Deployment#

A short overview of how the service runs in production. For provisioning, see Infrastructure bootstrap and Set up a new environment.

Runtime topology#

The service runs as a single container on Azure App Service, one App Service plan per environment (dev, staging, prd). The container is built from the Dockerfile in the repo root and pushed to the shared Azure Container Registry by CI.

        flowchart LR
    user[Caller<br/>EspoCRM, etc.]
    appsvc[Azure App Service]
    user -->|HTTPS| appsvc
    appsvc -->|managed identity| kv[Key Vault]
    appsvc -->|AAD token or password| pg[(PostgreSQL)]
    appsvc -->|HTTPS| llm[LLM provider<br/>via LiteLLM]
    

Container lifecycle#

entrypoint.sh runs two things, in order:

  1. python -m qfa.cli.migrate — applies any pending Alembic migrations. Uses a Postgres advisory lock (pg_advisory_lock(LOCK_KEY)) scoped to the connection, so concurrent replicas wait for one migrator to finish and a crashed migrator’s lock auto-releases when its connection closes.

  2. uvicorn qfa.main:app — binds the HTTP server.

Putting migrations before uvicorn means the App Service health probe doesn’t see a half-migrated database.

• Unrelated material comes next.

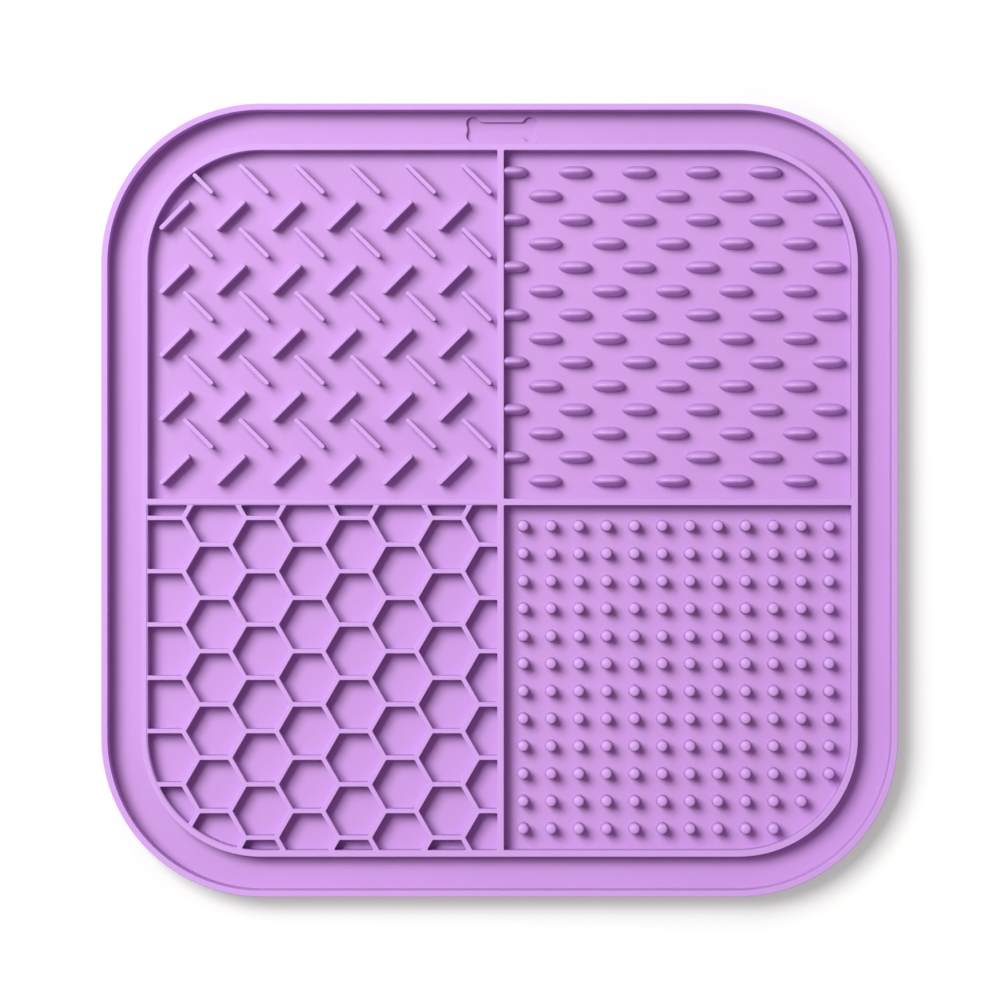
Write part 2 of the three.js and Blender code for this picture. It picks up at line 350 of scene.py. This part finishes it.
def add_bump(grid, normal, crossing=None):
    """One bump: its bands, and a ladder of faces across the ridge. Where it crosses into a wall,
    crossing gives the lowest and highest x, and it is closed below the floor instead."""
    if crossing:
        grid = np.concatenate([grid[:1] - (0, 0, SUNK), grid])
        grid[..., 0] = np.clip(grid[..., 0], *crossing)
        normal = np.concatenate([normal[:1], normal])
    numbers = add_points(grid, normal)
    add_bands(numbers)
    upper = numbers[-1, 1:BUMP_POINTS // 2]
    lower = numbers[-1, :BUMP_POINTS // 2:-1]
    rungs = np.stack([upper[:-1], upper[1:], lower[1:], lower[:-1]], axis=-1)
    faces.extend(rungs.tolist())
    faces.append([numbers[-1, 0], upper[0], lower[0]])
    faces.append([upper[-1], numbers[-1, BUMP_POINTS // 2], lower[-1]])
    if crossing:
        faces.append(numbers[0, ::-1].tolist())
    return numbers[0]


one_bump, bump_normal = bump_grid()
corner_x = MAT_WIDTH / 2 - CORNER_RADIUS
corner_y = MAT_DEPTH / 2 - CORNER_RADIUS
corner_room = CORNER_RADIUS - WALL_INSET - WALL_THICKNESS
bump_feet = []
for row in range(BUMP_ROWS):
    staggered = row % 2 == 1
    for i in range(BUMPS_IN_ROW - staggered):
        x = BUMP_START[0] + (BUMP_STAGGER if staggered else 0) + i * BUMP_PITCH
        y = BUMP_START[1] - row * BUMP_ROW_PITCH
        from_corner = np.hypot(max(x - corner_x, 0), max(y - corner_y, 0))
        if from_corner > corner_room:
            continue
        grid = one_bump + (x, y, 0)
        if i == 0 and not staggered:
            add_bump(grid, bump_normal, (INSIDE_DIVIDER, MAT_WIDTH))
        elif from_corner + BUMP_LENGTH / 2 > corner_room and y > corner_y:
            add_bump(grid, bump_normal, (INSIDE_DIVIDER, corner_x + INSIDE_CORNER_WALL))
        else:
            bump_feet.append(add_bump(grid, bump_normal))
fill(bumps_floor, bump_feet)

# Bottom right: a square grid of round studs, tapered a little, with domed tops.
STUD_BASE_RADIUS = 1.5
STUD_TOP_RADIUS = 1.36
STUD_HEIGHT = 4.9
STUD_DOME = 0.7
STUD_FILLET = 0.15
STUD_FILLET_TURN = 75
STUD_PITCH = (7.01, 6.94)
STUDS_IN_ROW = 12
STUD_START = (5.9, -6.45)
STUD_POINTS = 20
STUD_DOME_POINTS = 7
STUD_DOME_ANGLES = (4, 76)
STUD_DOME_POWERS = (0.8, 0.9)


def stud_section():
    """From the foot: a short fillet, a straight taper, and a dome that is a flattened quarter
    circle, radius by a power of the cosine and height by a power of the sine."""
    fillet = arcs([(STUD_FILLET, STUD_FILLET, STUD_FILLET, 270, 270 - STUD_FILLET_TURN, ARRIS_POINTS)])
    angle = np.radians(np.linspace(*STUD_DOME_ANGLES, STUD_DOME_POINTS))
    across, up = STUD_DOME_POWERS
    radius = STUD_TOP_RADIUS * np.cos(angle) ** across
    height = STUD_HEIGHT - STUD_DOME + STUD_DOME * np.sin(angle) ** up
    offset = np.concatenate([fillet[:, 0], radius - STUD_BASE_RADIUS])
    height = np.concatenate([fillet[:, 1], height])
    run = np.gradient(offset)
    rise = np.gradient(height)
    length = np.hypot(run, rise)
    section = np.stack([offset, FLOOR_Z + height, rise / length, -run / length], axis=1)
    section[0, 2:] = (0, 1)
    return section


stud_side = stud_section()
stud_feet = []
for row in range(STUDS_IN_ROW):
    for i in range(STUDS_IN_ROW):
        x = STUD_START[0] + i * STUD_PITCH[0]
        y = STUD_START[1] - row * STUD_PITCH[1]
        if np.hypot(max(x - corner_x, 0), max(-y - corner_y, 0)) < corner_room - STUD_BASE_RADIUS:
            turn = 360 / STUD_POINTS
            circle = arcs([(x, y, STUD_BASE_RADIUS, 0, 360 - turn, STUD_POINTS)])
            foot, top = carry(circle, stud_side)
            stud_feet.append(foot)
            faces.append(top.tolist())
fill(studs_floor, stud_feet)

# Bottom left: a honeycomb of thin walls, a hair lower than the walls round it. Each cell is a
# hexagon with its points to the left and right, cut off by the walls where it meets them.
CELL_COLUMN_PITCH = 11.72
CELL_ROW_PITCH = 13.42
CELL_WALL_THICKNESS = 1.1
CELL_COLUMNS = 8
CELL_ROWS = 8
CELL_START = (-83.58, 2.25)
CELL_TOP_Z = 6.8
CELL_ARRIS = 0.12
CELL_FILLET = 0.15
CELL_CORNER = 0.27
CORNER_STEP = 25
SHORTEST_SIDE = 0.5
SMALLEST_CELL = 2.0
STEP_BEND = (WALL_TOP_Z - CELL_TOP_Z) / 2
LEDGE = 0.03

step_section = arcs([
    (CELL_ARRIS + LEDGE + 2 * STEP_BEND, WALL_TOP_Z - STEP_BEND, STEP_BEND, 90, 180, ARRIS_POINTS),
    (CELL_ARRIS + LEDGE, CELL_TOP_Z + STEP_BEND, STEP_BEND, 0, -90, ARRIS_POINTS),
])
cell_section = arcs([
    (CELL_ARRIS, CELL_TOP_Z - CELL_ARRIS, CELL_ARRIS, 90, 180, ARRIS_POINTS),
    (-CELL_FILLET, FLOOR_Z + CELL_FILLET, CELL_FILLET, 0, -90, ARRIS_POINTS),
])
cells_wall, cells_edge = carry(compartment(-1, -1, CELL_CORNER), step_section)
fill(wall_top, [ribs_edge, bumps_edge, studs_edge, cells_wall])


def clipped(shape, room):
    """What lies inside a convex room: the shape is cut by the line of each side in turn. A cut parts
    two corners in the ratio of their distances from the line. A corner too close to the one before
    it is left out."""
    for a, b in zip(room, np.roll(room, -1, axis=0)):
        along = b - a
        side = along[0] * (shape[:, 1] - a[1]) - along[1] * (shape[:, 0] - a[0])
        if (side >= 0).all():
            continue
        if (side < 0).all():
            return shape[:0]
        kept = []
        for k in range(len(shape)):
            here, there = side[k - 1], side[k]
            if (here >= 0) != (there >= 0):
                kept.append(shape[k - 1] + (shape[k] - shape[k - 1]) * here / (here - there))
            if there >= 0:
                kept.append(shape[k])
        shape = np.array(kept)
    apart = np.linalg.norm(shape - np.roll(shape, 1, axis=0), axis=1)
    return shape[apart > SHORTEST_SIDE]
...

The trade-off: container start time grows with migration time, so keep migrations small.

Database authentication#

Two modes, selected by DB_AUTH_MODE:

  • passwordDB_PASSWORD is read from settings. Simple; suitable for local dev.

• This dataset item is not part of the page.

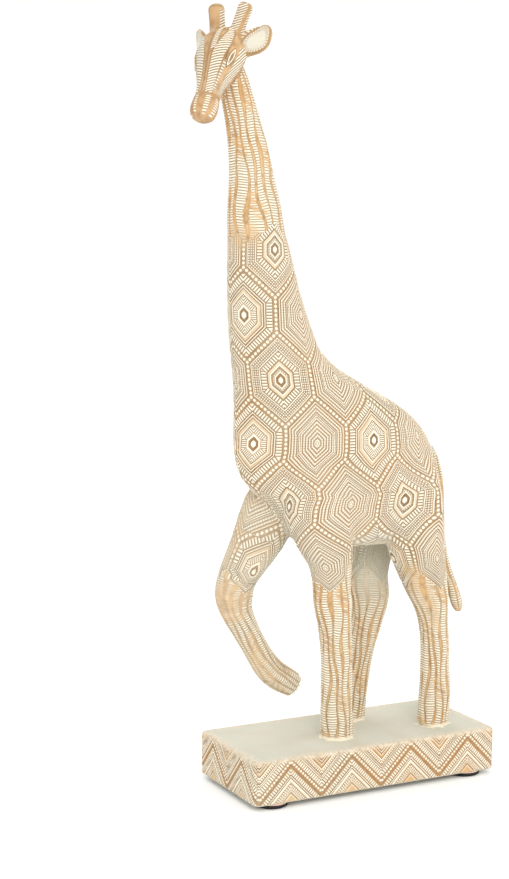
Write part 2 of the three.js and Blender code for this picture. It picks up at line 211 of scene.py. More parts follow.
def spots(x, y, pitch_x, pitch_y, radius, soft=0.25):
    """1 on a grid of round spots of a radius given as a share of pitch_x."""
    across = fract(x * (1 / pitch_x)) - 0.5
    along = (fract(y * (1 / pitch_y)) - 0.5) * (pitch_y / pitch_x)
    away = root(across * across + along * along)
    return clamp((radius - away) * (1 / soft) + 0.5)


# ---- The hexagon pattern ---------------------------------------------------------------------------------
HEX_HALF = 12.5  # half the width of a cell
HEX_SIDE = 6.7  # half the length of its upright side
HEX_APEX = 18.0  # from its middle to its point
HEX_ROW = HEX_SIDE + HEX_APEX
SLOPE = (HEX_APEX - HEX_SIDE) / HEX_HALF
EDGE = math.hypot(HEX_HALF, HEX_APEX - HEX_SIDE)
COS, SIN = HEX_HALF / EDGE, (HEX_APEX - HEX_SIDE) / EDGE
DEPTH = HEX_APEX * COS  # from a cell's edge to its middle
MIDDLE = 20  # past any cell's middle, so a ring that ends here fills it
EDGE_DOTS, SIDE_DOTS = 10, 8
EDGE_MIDDLE = (-HEX_APEX * SIN + HEX_HALF * COS - HEX_SIDE * SIN) / 2
ROW_ZERO = 164.0  # the height of the middle of a row of cells
LOWEST_ROW, HIGHEST_ROW = -3.5 * HEX_ROW, 1.5 * HEX_ROW


def cell_offsets(u, v, start_u, start_v):
    """The nearest cell of one of the two interleaved grids: offsets, column and the height of its middle."""
    column = floor((u - start_u) * (0.5 / HEX_HALF) + 0.5)
    row = floor((v - start_v) * (0.5 / HEX_ROW) + 0.5)
    across = size_of(u - start_u - column * (2 * HEX_HALF))
    middle = row * (2 * HEX_ROW) + start_v
    return across, size_of(v - middle), column, middle


def hexagon_size(across, up):
    """0 at a cell's middle and 1 on its edge."""
    return high(across * (1 / HEX_HALF), (up + across * SLOPE) * (1 / HEX_APEX))


def hexagons(u, v):
    """(cream, brown, relief, where) of the nested hexagons. where is 0 outside the part that is drawn."""
    across_a, up_a, column_a, middle_a = cell_offsets(u, v, 0, 0)
    across_b, up_b, column_b, middle_b = cell_offsets(u, v, HEX_HALF, HEX_ROW)
    is_b = hexagon_size(across_a, up_a) > hexagon_size(across_b, up_b)
    across, up = mix(across_a, across_b, is_b), mix(up_a, up_b, is_b)
    middle = mix(middle_a, middle_b, is_b)
    odd_a = fract(column_a * 0.5) * 2
    odd_b = 1 - fract(column_b * 0.5) * 2
    is_concentric = mix(odd_a, odd_b, is_b)

    size = hexagon_size(across, up)
    size = hexagon_size(across, up * (size * 0.1 + 0.9))
    inward = (1 - size) * DEPTH
    on_slope = (up + across * SLOPE) * (1 / HEX_APEX) > across * (1 / HEX_HALF)
    slope_along = across * COS - up * SIN - EDGE_MIDDLE
    # dots sit on the corners and are evenly spaced between them
    big_along = mix(up * (SIDE_DOTS / (2 * HEX_SIDE)), slope_along * (EDGE_DOTS / EDGE), on_slope) + 0.5
    dot = fract(big_along) - 0.5
    dot_pitch = EDGE / EDGE_DOTS
    away = root(dot * dot + inward * inward * (1 / dot_pitch**2))
    edge_dots = clamp((0.37 - away) * 5 + 0.5)
    along = mix(up, slope_along, on_slope)

    ladder = stripes(along, 1.15, 0.62)
    fine_ladder = stripes(along, 0.8, 0.62)
    spotted = stripes(inward, 0.92, 0.64) * stripes(along, 0.92, 0.64)
    ringed = stripes(inward + 0.2, 1.2, 0.54) * (stripes(along, 0.95, 0.76) * 0.7 + 0.3)
    fine_spots = mix(spotted, ringed, is_concentric)

    def shared(a, b, c):
        """Rings that differ between the three kinds of cell: a and b alternate by row, c by column."""
        return mix(mix(a, b, is_b), c, is_concentric)

    solid = shared(
        bands(inward, (1.4, 1.75), (4.7, 5.15), (9.0, 9.55), (10.9, 11.4), (12.4, MIDDLE)),
        bands(inward, (4.45, 4.85), (5.55, 5.95), (7.2, 7.65), (10.5, 11.3), (12.3, MIDDLE)),
        bands(inward, (1.4, 1.75), (5.5, 5.9), (12.9, MIDDLE)),
    )
    pale = shared(band(inward, 8.2, 9.1) * 0.35, band(inward, 6.3, 7.2) * 0.2, 0)
    big = shared(band(inward, 5.5, 7.7), band(inward, 1.6, 4.0), 0)
    fine = shared(0, band(inward, 8.0, 10.2), 0)
    speckled = shared(bands(inward, (1.9, 4.5), (9.9, 10.7)), 0, bands(inward, (2.0, 5.2), (6.15, 12.8)))
    brown = shared(
        bands(inward, (1.0, 1.3), (4.4, 4.68), (5.18, 5.4), (7.8, 8.15), (9.6, 9.9), (11.5, 12.3)),
        bands(inward, (1.1, 1.4), (4.1, 4.4), (4.95, 5.3), (6.0, 6.25), (7.8, 8.05), (11.4, 12.2)),
        bands(inward, (1.0, 1.3), (5.2, 5.45), (5.95, 6.15)),
    )
    groove = band(inward, 0, 1.15)
    cream = high(edge_dots, solid, pale, big * ladder, fine * fine_ladder, speckled * fine_spots)
    shade = high(brown, groove * 0.6, big * 0.95, fine * 0.9, speckled * 0.88) * (1 - cream)
    raised = high(edge_dots, solid, pale, big * ladder, (fine + speckled) * 0.45)
    relief = (1 - high(shade, groove)) * 0.5 + raised * 0.5

    top_row = band(middle, HIGHEST_ROW, HIGHEST_ROW + HEX_ROW)
    in_top = high(HIGHEST_ROW + HEX_ROW * 0.5 + 4.5 + sine(u * 0.7) * 1.6 > v, 0.56 > size)
    in_bottom = high(v - (LOWEST_ROW + HEX_ROW * 0.5), field("hex_end") > size)
    where = high(band(middle, LOWEST_ROW, HIGHEST_ROW), top_row * in_top) * clamp(in_bottom)
    return cream, shade, relief, where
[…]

  • entra — the SQLAlchemy connection acquires an AAD access token via _AadTokenProvider, caching it and refreshing 120s before expiry. The App Service system-assigned managed identity must be granted the PostgreSQL role (configured by Terraform). This is the production default.

Secrets#

Secrets reach the App Service via Key Vault references, not as plain environment variables:

Secret

Used by

llm-api-key

LLMSettings.api_key

llm-api-base

LLMSettings.api_base

auth-api-keys

AuthSettings.api_keys (parsed as JSON)

Seeding is described in Set up a new environment § 6. Rotation of auth-api-keys is described in API key management.

CI / CD#

Infrastructure changes:

  • PR touching infra/ → CI runs terraform plan automatically.

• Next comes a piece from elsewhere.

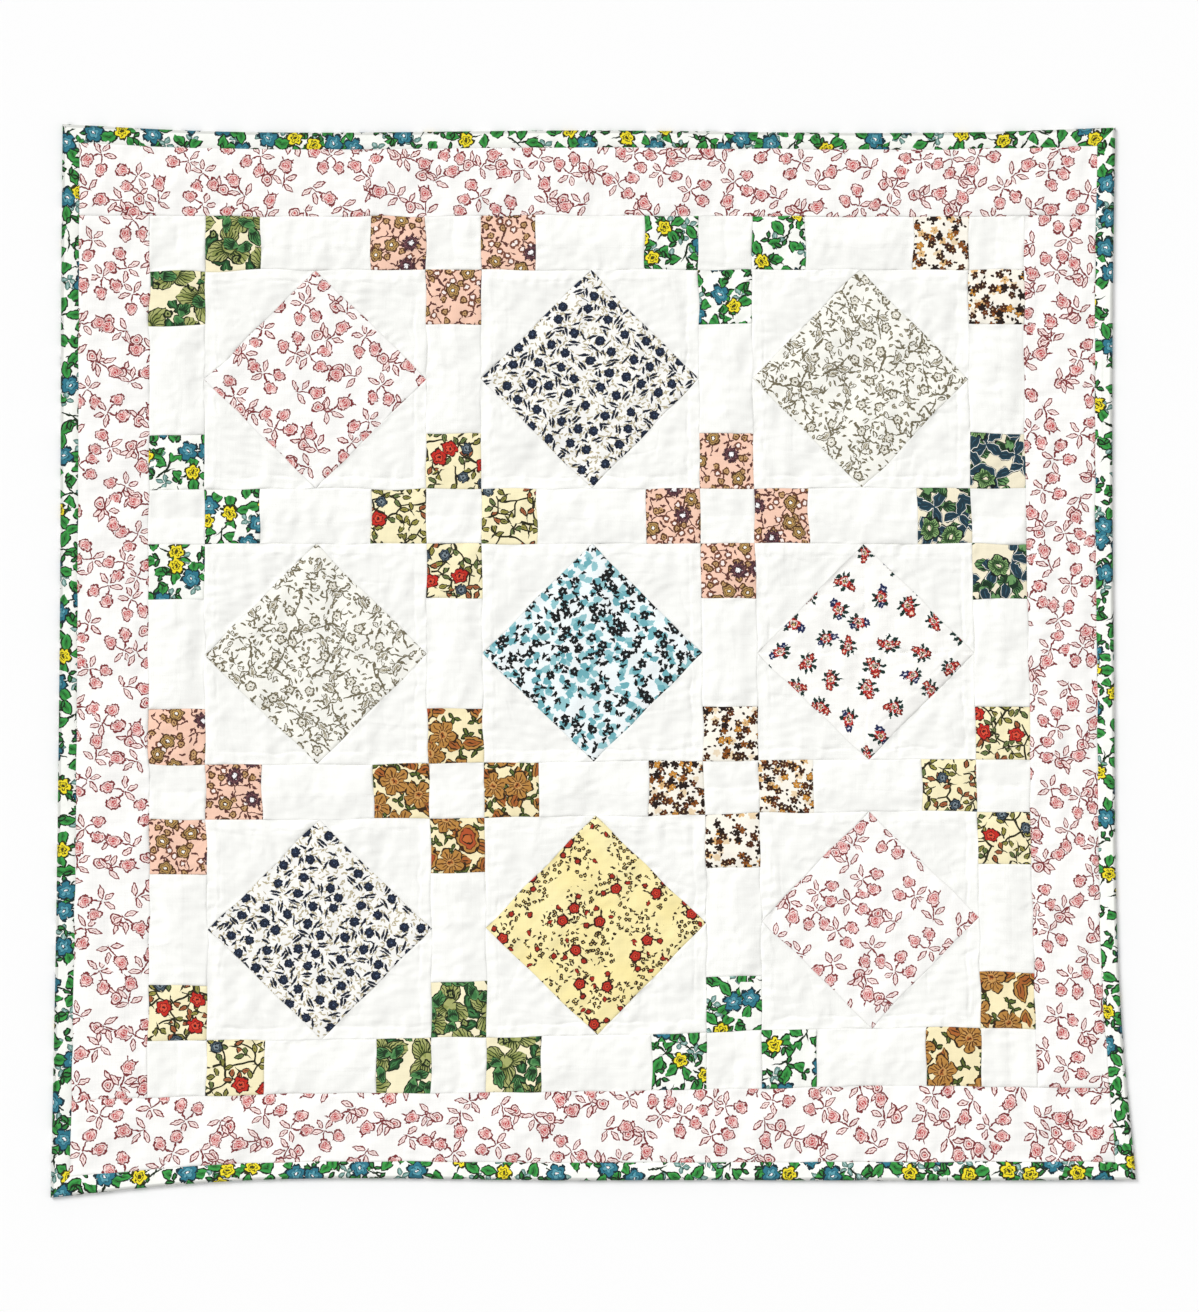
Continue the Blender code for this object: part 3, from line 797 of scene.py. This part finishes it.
# %% Sketch print
def sketch_print(ground, line, fill):
    """The printing of a line drawing in one ink: loose stems, stray strokes and small leaves,
    twigs, and on the cells by lot a ringed flower or a looped leaf, filled with a paler tint."""
    def draw(tree, cloth):
        """The colour at each place of the cloth, one layer of ink over another."""
        colour = linear(ground)
        place = shaken(tree, cloth, 0.7, 1.6)
        stem = only(tree, trellis(tree, place, 20.0, 14.0, 0.95, 3.0), mottled(tree, cloth, 13, 2.0), 0.50,
                    1.0)
        colour = ink(tree, colour, stem, (1.0, line))
        bit, bit_lot = sow(tree, place, 4.0, 1.0, jitter=0.9, turns=1.0)
        colour = ink(tree, colour, only(tree, leaf(tree, bit, (0, 0), 0, 3.0, 1.6), bit_lot, 0.0, 0.30),
                     (0.30, fill), (1.0, line))
        colour = ink(tree, colour, only(tree, leaf(tree, bit, (0, 0), 0, 3.6, 1.1, bend=0.15), bit_lot,
                                        0.30, 0.72), (1.0, line))
        own, lot = sow(tree, place, 9.4, 5.0, jitter=0.7, turns=1.0)
        twigs = spray(tree, own, ((-2.6, -1.6), 62, 8.5, 1.0, 0.25), ((-0.6, -2.6), 130, 5.0, 0.9, -0.25))
        colour = ink(tree, colour, only(tree, twigs, lot, 0.3, 1.0), (1.0, line))
        head = only(tree, blossom(tree, own, (0.4, 0.8), 5, 3.1, 0.30), lot, 0.0, 0.34)
        colour = ink(tree, colour, head, (0.20, line), (0.40, ground), (0.56, fill), (0.66, ground),
                     (1.0, line))
        loop = only(tree, leaf(tree, own, (0.6, 1.2), 60, 7.2, 4.2), lot, 0.34, 0.62)
        colour = ink(tree, colour, loop, (0.14, line), (0.34, fill), (0.46, line), (0.68, ground),
                     (1.0, line))
        leaves = spray(tree, own, ((3.2, 2.8), 35, 4.8, 2.5), ((-2.8, 3.2), 130, 4.6, 2.4))
        return ink(tree, colour, only(tree, leaves, lot, 0.2, 0.9), (0.10, line), (0.50, ground),
                   (1.0, line))
    return draw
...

  • Merge to main → trigger terraform apply manually from the Actions tab.

Application changes:

  • Merge to main → CI builds the container, pushes to ACR, and deploys to the target App Service. Branch protection and deployment gating are configured per environment in the GitHub Actions workflow.

Recovering from common situations#

  • Migration is stuck. Check pg_locks for the advisory lock; if it’s held by a dead session, the lock will release on connection close (a few seconds at most). If it doesn’t, manually kill the holding backend with pg_terminate_backend(pid).

  • Managed identity recreated (after terraform destroy/rebuild) — re-run steps 4 and 5 of Set up a new environment for the affected environment to refresh AZ_CLIENT_ID.

  • Usage tracking is broken but app must keep serving requests. Set DB_TRACK_USAGE=false and redeploy. The orchestrator does not depend on the DB for its core operations.